Monday, December 15, 2014

Mere Moral Argument

Checkout this entry I submitted for the Christian Apologetics Alliance Newsletter:

Mere Moral Argument
The moral argument for God as lain out by C.S. Lewis in, Mere Christianity.
by: Samuel Ronicker September 2014

This article will seek to set out the moral argument for God as C. S. Lewis presents it in the first “book” of his momentous work, Mere Christianity.  This text was first published in 1952 partly based on a series of radio lectures given from 1942 to 1944.  If you have never read it, you should add it to your reading list; it is considered by many to be one of the best apologetics works of the 20th century.

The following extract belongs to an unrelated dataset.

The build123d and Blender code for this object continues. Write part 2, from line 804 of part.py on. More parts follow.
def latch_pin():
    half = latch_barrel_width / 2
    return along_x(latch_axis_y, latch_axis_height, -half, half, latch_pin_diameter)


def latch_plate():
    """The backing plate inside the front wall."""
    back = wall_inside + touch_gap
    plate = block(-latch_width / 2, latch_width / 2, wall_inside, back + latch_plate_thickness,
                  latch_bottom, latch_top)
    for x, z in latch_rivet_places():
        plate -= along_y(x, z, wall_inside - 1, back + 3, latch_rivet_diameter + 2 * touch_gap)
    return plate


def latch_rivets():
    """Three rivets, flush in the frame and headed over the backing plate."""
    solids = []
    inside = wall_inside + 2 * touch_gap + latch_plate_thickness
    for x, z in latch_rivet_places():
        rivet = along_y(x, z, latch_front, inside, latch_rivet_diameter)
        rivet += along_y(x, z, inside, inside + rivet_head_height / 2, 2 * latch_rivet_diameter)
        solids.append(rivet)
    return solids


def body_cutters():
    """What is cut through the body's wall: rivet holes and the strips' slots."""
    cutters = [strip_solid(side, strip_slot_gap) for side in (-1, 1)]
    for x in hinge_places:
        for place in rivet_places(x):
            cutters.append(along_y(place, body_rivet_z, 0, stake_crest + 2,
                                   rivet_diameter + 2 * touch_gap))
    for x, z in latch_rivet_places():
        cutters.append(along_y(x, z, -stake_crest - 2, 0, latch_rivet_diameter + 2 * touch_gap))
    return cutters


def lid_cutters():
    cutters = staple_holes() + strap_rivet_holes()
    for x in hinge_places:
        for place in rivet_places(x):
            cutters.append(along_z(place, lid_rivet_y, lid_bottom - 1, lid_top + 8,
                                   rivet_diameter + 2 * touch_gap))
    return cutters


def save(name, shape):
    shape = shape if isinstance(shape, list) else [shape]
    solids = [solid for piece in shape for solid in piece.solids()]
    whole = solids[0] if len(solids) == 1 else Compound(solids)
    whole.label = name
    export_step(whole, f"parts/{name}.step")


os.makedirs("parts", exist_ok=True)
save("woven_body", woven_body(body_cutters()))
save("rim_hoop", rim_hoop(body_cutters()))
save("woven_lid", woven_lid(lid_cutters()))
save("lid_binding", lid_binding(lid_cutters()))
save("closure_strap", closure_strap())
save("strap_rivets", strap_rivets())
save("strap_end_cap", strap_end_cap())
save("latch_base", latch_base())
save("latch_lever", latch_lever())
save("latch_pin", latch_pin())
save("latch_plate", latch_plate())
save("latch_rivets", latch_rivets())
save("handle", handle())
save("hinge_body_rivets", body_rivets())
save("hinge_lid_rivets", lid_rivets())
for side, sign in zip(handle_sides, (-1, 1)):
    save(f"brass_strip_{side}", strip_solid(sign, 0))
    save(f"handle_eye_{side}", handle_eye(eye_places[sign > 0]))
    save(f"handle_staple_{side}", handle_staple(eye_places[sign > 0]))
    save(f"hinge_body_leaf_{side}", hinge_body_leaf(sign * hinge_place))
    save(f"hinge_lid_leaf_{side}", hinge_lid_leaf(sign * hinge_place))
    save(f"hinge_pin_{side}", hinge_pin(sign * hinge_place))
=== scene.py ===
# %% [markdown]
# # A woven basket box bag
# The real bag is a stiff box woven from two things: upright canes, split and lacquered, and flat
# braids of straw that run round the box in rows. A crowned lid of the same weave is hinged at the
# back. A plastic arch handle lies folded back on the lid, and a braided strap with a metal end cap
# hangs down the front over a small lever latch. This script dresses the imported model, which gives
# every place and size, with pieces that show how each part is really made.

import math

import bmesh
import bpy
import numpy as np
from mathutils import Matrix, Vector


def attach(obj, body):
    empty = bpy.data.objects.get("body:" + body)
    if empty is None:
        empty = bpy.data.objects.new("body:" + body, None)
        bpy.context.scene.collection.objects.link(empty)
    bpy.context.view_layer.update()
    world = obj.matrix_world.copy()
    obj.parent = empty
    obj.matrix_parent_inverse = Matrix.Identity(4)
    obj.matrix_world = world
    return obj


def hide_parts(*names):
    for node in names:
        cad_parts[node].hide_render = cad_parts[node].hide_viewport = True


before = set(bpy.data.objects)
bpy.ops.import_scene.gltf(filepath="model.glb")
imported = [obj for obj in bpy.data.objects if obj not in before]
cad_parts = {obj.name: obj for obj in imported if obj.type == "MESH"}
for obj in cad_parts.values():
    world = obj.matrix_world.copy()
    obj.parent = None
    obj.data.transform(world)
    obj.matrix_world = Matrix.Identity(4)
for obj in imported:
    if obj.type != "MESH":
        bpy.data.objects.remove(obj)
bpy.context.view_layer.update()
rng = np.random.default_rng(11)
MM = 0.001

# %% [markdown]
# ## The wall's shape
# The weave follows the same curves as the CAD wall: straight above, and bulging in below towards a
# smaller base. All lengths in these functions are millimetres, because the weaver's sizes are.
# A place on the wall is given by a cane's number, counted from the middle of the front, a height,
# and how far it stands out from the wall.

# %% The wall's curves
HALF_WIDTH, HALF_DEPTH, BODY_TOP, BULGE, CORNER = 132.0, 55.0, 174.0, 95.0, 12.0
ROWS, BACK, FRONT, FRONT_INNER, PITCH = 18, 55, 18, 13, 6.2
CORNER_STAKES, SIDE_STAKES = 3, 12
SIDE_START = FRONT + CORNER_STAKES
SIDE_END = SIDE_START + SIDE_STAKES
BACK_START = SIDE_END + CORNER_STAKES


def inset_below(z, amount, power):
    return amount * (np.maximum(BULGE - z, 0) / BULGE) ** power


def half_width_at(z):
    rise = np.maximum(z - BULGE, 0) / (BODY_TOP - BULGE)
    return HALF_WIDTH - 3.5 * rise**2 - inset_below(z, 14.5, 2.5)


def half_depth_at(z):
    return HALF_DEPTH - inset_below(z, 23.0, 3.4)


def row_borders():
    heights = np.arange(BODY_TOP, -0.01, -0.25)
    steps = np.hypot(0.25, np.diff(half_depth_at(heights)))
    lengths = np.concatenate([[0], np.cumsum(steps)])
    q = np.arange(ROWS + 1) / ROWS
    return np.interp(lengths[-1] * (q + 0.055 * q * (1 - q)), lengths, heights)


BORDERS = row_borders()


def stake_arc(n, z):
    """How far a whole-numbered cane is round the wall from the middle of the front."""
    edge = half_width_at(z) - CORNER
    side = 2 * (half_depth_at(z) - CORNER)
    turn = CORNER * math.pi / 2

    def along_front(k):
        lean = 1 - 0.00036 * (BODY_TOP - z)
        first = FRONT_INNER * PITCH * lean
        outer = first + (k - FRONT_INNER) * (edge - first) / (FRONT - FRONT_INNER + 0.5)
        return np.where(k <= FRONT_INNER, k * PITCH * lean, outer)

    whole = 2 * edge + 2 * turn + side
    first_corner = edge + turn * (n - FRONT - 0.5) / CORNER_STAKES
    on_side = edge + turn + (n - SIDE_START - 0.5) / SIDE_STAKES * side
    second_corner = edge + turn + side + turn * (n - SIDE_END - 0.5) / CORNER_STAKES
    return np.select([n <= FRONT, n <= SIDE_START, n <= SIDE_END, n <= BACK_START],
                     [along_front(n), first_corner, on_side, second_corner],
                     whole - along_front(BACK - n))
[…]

Lewis’ style is powerful as he lays out an argument that points to the existence of God based on moral intuition.  Lewis was famous as an atheist who set out to disprove Christianity and ended up, as he describes his conversion in Surprised by Joy: “In … 1929 I gave in, and admitted that God was God … perhaps the most dejected and reluctant convert in all England.”  In order to cover as much of this work as possible this article will attempt to summarize each chapter of the first section in order, future editions of the Christian Apologetics Alliance newsletter will feature expositions of the rest of the text.  Also of note, because there are multiple editions page numbers will not be referenced rather chapter and section headings only as they haven’t changed much through the different revisions.  Without further introduction:

Book One; Right and Wrong as a Clue to the Meaning of the Universe
Chapter One; The Law of Human Nature

This section contains the foundation for the rest of the arguments throughout the text.  Without a Law of Human Nature any dispute is empty.  Lewis uses the example of two people quarreling, and when two people argue, they generally do not dismiss the other person’s standards.  They actually agree on a standard that there is such a thing as right behavior.  In the typical quarrel, each person attempts to justify his or her actions within an accepted moral standard.  As Lewis puts it:
It looks, in fact, very much as if both parties had in mind some kind of Law or Rule of fair play or decent behaviour or morality or whatever you like to call it, about which they really agreed. And they have. If they had not, they might, of course, fight like animals, but they could not quarrel in the human sense of the word. Quarreling means trying to show that the other man is in the wrong. And there would be no sense in trying to do that unless you and he had some sort of agreement as to what Right and Wrong are; just as there would be no sense in saying that a footballer had committed a foul unless there was some agreement about the rules of football.
So, if there’s no such thing as right, then there’s also no such thing as wrong.  Though this law is not like the Laws of Nature (i.e. gravity).  One important difference is that humans can disobey this law.  There can be exceptions to the Law of Human nature, just as there are occasionally people who are colorblind or tone-deaf.  Lewis handles one important objection right away here.  Some skeptics claim that morality is totally different in different cultures, but this is missing an important point.  Just because there are differences, does not dismiss that all cultures have a sense of right and wrong.  The clearest example is in this simple quote, “Men have differed as to whether you should have one wife or four. But they have always agreed that you must not simply have any woman you liked.”